Your answer should be a single number: the count of lines in the material below that hold "rigid".

..........

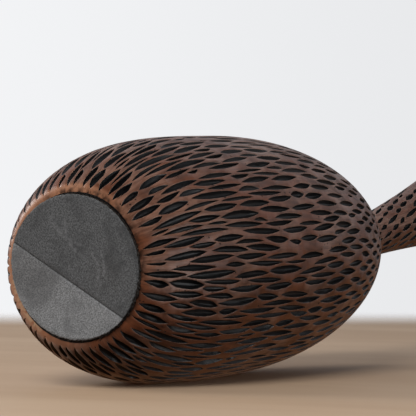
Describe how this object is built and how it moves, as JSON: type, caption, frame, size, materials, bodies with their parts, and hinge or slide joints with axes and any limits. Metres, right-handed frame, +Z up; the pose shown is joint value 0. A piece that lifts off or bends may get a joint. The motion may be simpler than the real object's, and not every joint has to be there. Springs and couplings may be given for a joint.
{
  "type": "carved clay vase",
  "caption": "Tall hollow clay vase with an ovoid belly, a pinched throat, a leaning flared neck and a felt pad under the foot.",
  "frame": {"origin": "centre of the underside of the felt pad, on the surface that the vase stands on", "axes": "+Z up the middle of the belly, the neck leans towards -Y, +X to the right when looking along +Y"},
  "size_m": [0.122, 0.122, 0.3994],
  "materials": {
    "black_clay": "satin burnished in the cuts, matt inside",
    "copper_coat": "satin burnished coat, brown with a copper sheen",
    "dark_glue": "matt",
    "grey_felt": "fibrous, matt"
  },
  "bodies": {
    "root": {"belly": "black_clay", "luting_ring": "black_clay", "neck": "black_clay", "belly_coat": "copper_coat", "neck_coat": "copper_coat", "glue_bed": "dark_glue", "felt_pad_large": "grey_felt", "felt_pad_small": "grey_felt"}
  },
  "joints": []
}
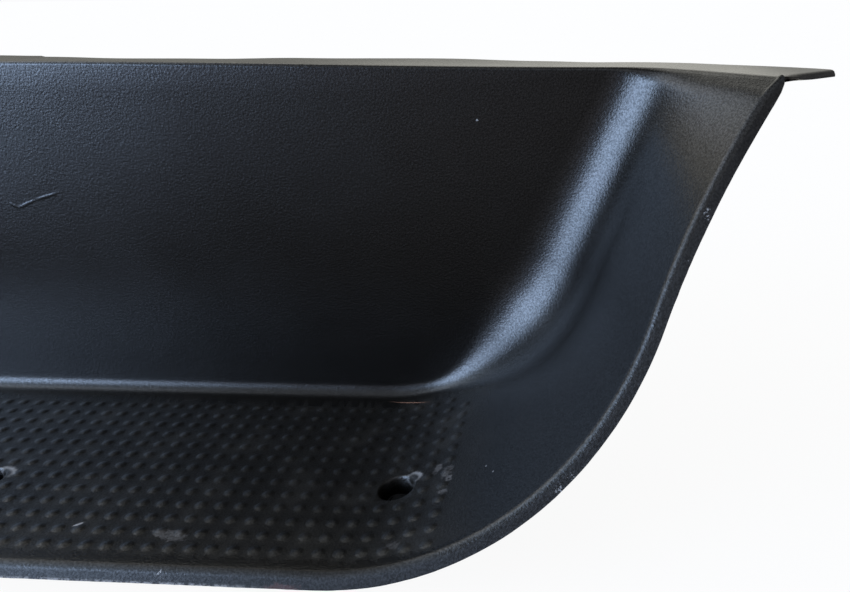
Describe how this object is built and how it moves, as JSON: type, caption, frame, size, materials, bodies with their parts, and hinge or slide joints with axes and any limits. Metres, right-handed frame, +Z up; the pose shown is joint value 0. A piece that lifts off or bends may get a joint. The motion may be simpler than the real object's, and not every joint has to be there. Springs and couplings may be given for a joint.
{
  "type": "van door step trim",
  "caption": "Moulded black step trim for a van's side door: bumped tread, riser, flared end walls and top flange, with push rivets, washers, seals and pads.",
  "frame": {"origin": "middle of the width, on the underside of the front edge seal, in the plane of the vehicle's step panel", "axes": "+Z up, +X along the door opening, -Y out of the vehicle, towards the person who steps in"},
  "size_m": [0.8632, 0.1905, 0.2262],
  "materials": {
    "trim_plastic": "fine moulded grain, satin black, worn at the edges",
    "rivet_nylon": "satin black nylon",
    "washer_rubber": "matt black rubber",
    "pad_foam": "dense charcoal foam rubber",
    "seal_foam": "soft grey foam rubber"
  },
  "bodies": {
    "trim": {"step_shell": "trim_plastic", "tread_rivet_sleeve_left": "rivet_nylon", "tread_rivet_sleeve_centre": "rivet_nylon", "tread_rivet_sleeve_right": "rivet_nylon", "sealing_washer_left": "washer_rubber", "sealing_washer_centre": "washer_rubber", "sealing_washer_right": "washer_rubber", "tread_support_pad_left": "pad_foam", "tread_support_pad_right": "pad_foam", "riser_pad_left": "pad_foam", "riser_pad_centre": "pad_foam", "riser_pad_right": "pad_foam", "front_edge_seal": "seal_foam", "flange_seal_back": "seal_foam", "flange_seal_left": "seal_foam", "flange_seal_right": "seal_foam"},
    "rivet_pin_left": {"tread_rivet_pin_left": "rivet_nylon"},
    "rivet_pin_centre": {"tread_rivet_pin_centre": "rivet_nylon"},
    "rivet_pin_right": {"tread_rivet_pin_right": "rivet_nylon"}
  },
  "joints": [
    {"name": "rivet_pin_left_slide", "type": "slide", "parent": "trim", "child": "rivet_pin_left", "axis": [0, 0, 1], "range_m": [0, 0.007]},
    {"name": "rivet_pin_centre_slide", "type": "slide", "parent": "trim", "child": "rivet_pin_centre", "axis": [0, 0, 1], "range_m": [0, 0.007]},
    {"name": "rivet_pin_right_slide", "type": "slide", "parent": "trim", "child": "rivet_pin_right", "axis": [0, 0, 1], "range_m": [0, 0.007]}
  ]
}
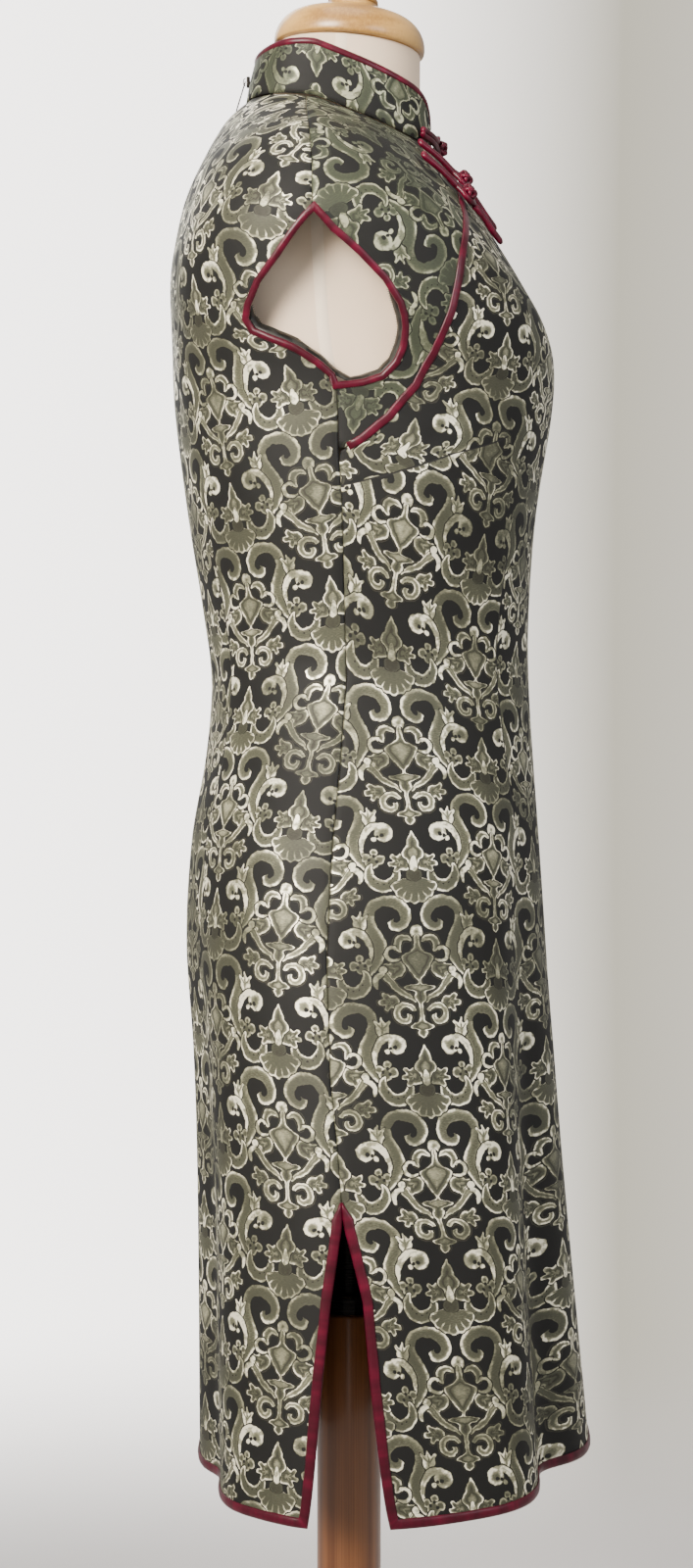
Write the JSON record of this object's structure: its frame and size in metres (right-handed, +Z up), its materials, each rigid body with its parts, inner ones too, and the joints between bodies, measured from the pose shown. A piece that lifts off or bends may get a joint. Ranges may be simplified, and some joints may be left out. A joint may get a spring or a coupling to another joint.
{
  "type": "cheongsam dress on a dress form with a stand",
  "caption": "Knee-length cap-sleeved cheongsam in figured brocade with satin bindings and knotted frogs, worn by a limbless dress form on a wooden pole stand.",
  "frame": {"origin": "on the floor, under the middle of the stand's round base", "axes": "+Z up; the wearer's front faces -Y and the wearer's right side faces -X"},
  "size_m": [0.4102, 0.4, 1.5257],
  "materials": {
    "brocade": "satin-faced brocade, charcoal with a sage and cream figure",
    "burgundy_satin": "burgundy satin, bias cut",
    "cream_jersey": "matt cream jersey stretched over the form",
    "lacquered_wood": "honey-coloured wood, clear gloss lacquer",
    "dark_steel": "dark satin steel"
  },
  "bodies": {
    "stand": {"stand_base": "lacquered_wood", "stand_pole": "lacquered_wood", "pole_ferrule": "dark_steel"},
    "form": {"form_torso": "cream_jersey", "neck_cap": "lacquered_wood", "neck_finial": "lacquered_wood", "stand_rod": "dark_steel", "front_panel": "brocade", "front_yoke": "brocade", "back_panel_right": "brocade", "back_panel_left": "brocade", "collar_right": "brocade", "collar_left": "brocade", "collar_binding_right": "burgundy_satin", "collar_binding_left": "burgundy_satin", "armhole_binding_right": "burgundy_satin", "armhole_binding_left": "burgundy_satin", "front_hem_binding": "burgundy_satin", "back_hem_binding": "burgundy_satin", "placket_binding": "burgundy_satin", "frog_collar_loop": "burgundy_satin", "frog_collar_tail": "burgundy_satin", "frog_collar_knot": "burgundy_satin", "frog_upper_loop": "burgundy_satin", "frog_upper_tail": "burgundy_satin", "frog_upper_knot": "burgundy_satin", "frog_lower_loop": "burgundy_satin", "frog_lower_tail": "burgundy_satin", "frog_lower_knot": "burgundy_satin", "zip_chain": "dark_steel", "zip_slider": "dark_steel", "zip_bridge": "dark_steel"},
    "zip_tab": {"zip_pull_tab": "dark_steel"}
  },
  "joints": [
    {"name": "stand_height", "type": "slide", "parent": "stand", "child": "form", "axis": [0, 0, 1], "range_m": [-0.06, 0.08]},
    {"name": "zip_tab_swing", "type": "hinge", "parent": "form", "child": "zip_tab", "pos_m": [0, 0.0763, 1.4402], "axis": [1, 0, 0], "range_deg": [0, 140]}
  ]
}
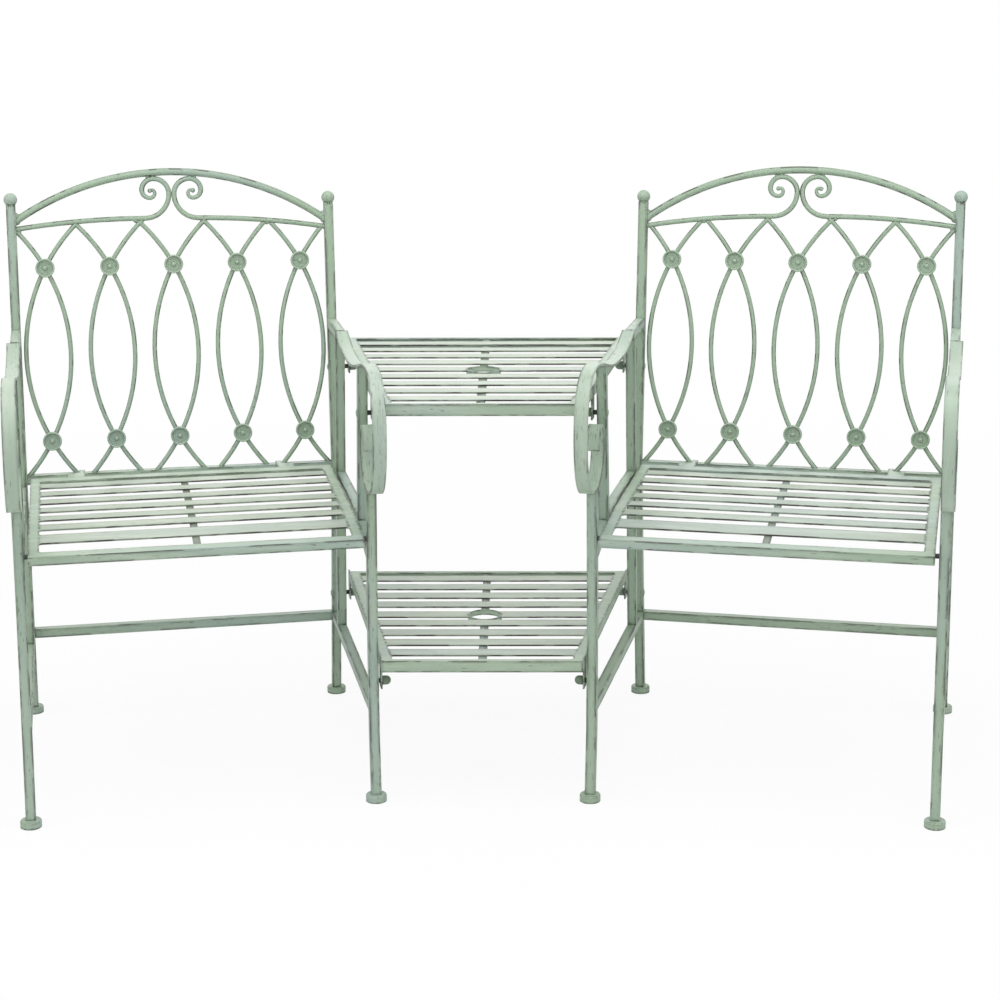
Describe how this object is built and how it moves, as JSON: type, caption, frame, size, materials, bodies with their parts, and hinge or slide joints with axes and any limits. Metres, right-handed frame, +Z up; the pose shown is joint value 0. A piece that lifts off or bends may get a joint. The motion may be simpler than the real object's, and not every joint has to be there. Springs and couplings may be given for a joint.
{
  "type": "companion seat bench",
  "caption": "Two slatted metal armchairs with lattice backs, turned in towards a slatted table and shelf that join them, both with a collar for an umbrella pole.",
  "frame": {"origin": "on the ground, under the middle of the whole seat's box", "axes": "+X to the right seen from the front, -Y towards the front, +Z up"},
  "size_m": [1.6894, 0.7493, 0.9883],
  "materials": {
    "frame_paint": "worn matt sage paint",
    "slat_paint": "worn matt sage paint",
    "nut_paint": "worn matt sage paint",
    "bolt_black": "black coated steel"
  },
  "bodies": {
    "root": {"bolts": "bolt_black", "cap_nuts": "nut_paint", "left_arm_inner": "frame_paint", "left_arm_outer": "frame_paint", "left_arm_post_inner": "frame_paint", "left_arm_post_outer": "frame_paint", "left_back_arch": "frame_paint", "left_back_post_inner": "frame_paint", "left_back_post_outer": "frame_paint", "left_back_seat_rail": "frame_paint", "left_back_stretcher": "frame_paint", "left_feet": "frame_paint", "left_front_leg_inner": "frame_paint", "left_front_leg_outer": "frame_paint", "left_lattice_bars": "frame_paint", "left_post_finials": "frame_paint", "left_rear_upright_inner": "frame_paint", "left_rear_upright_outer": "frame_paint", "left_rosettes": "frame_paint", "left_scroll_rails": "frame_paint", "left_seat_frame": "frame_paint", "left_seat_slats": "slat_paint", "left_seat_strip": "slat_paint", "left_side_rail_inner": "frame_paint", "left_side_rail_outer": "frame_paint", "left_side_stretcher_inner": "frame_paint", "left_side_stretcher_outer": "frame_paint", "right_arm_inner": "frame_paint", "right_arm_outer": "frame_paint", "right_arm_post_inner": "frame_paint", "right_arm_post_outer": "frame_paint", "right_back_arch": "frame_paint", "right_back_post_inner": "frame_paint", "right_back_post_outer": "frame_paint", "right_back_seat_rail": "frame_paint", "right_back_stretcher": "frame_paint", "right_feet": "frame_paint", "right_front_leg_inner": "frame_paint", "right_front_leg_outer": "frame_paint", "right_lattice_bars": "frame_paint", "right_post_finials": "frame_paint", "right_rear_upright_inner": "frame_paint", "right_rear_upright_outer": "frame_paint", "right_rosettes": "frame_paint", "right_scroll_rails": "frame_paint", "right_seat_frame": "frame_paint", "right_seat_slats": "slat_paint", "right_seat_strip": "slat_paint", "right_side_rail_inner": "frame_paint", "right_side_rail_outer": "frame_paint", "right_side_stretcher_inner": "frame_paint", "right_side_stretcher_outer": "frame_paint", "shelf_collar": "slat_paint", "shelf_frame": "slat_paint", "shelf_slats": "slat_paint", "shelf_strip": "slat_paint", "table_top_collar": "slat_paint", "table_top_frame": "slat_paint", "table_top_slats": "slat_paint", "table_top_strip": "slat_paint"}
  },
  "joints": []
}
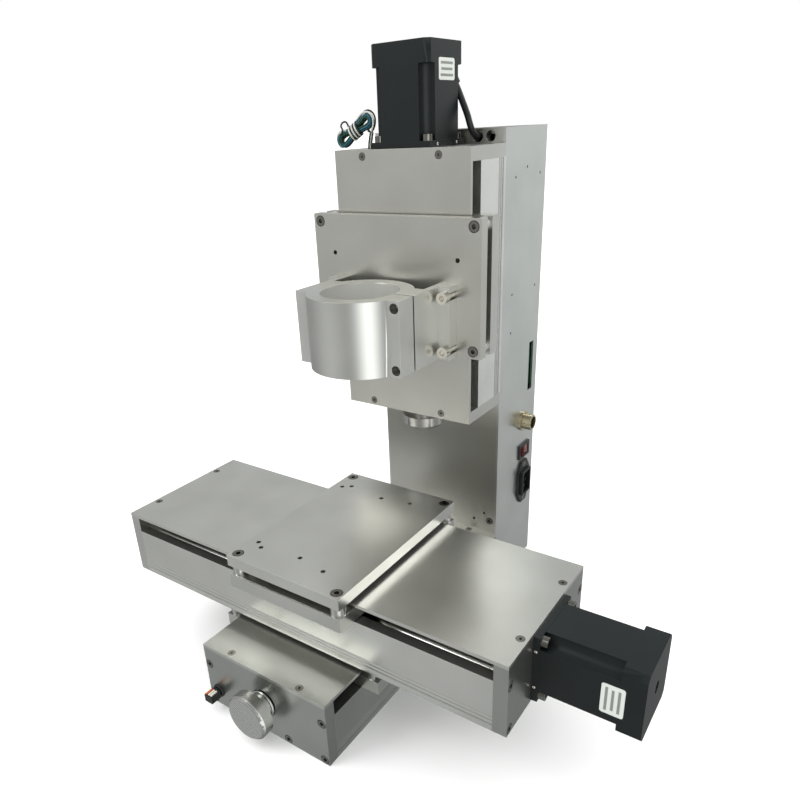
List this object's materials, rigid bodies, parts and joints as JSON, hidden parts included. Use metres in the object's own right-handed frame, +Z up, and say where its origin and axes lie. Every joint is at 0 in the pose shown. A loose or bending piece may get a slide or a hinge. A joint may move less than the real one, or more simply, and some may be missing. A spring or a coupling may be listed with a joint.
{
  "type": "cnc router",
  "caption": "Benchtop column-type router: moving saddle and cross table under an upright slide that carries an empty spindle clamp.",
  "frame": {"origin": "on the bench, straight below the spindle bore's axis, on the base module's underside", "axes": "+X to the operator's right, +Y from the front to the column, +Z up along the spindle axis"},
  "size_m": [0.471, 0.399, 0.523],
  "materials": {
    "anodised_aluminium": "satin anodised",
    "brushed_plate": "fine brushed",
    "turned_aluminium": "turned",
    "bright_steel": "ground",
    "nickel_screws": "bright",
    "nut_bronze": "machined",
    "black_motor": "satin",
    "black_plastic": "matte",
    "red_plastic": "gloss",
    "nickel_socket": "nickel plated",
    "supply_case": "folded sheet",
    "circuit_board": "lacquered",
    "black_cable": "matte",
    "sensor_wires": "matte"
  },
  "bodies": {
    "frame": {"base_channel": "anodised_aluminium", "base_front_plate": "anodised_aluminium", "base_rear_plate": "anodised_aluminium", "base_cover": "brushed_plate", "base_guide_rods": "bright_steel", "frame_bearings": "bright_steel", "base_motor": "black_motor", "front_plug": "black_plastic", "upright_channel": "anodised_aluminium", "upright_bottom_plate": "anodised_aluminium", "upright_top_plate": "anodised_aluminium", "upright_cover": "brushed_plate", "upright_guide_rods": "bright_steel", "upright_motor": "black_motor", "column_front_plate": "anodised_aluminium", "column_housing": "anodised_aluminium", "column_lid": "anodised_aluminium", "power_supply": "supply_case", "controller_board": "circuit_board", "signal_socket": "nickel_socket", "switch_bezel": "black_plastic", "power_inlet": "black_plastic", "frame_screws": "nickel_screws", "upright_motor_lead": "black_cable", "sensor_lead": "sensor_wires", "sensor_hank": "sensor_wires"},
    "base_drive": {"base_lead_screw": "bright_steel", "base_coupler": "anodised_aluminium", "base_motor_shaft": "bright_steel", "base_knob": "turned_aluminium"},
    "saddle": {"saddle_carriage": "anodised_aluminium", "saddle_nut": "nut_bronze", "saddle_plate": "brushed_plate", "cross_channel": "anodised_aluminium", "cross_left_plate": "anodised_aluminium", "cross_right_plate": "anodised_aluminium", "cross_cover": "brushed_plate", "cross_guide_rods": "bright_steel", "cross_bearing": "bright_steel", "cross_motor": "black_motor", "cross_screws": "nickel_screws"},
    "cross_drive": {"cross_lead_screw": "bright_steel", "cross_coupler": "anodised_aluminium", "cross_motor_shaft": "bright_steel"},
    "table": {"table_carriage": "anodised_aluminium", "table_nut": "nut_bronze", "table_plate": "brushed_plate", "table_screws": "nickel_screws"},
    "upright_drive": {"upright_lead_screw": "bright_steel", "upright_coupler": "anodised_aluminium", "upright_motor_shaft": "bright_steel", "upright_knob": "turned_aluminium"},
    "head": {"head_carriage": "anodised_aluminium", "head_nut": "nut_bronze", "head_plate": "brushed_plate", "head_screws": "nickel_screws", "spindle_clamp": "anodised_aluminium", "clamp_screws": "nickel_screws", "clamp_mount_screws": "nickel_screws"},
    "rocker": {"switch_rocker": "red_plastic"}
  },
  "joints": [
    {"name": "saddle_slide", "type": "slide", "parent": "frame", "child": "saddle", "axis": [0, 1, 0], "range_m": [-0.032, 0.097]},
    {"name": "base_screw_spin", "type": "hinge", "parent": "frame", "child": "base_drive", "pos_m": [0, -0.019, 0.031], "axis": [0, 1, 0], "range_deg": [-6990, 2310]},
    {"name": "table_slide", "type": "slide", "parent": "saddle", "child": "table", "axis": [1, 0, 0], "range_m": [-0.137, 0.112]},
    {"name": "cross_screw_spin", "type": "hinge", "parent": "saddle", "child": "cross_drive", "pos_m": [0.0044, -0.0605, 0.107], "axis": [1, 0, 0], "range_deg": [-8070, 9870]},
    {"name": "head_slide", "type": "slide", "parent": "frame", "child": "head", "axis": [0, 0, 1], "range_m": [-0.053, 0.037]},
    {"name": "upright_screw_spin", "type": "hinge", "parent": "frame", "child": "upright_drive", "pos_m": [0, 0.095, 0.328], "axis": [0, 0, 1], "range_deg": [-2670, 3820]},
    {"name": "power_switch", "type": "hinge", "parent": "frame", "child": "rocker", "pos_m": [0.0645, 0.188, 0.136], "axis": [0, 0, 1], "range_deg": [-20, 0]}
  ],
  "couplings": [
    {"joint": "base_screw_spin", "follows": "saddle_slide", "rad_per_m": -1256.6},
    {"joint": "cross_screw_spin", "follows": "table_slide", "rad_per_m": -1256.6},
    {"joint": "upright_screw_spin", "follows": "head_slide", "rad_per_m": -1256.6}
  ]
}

..........

■ **Solution for this problem**
2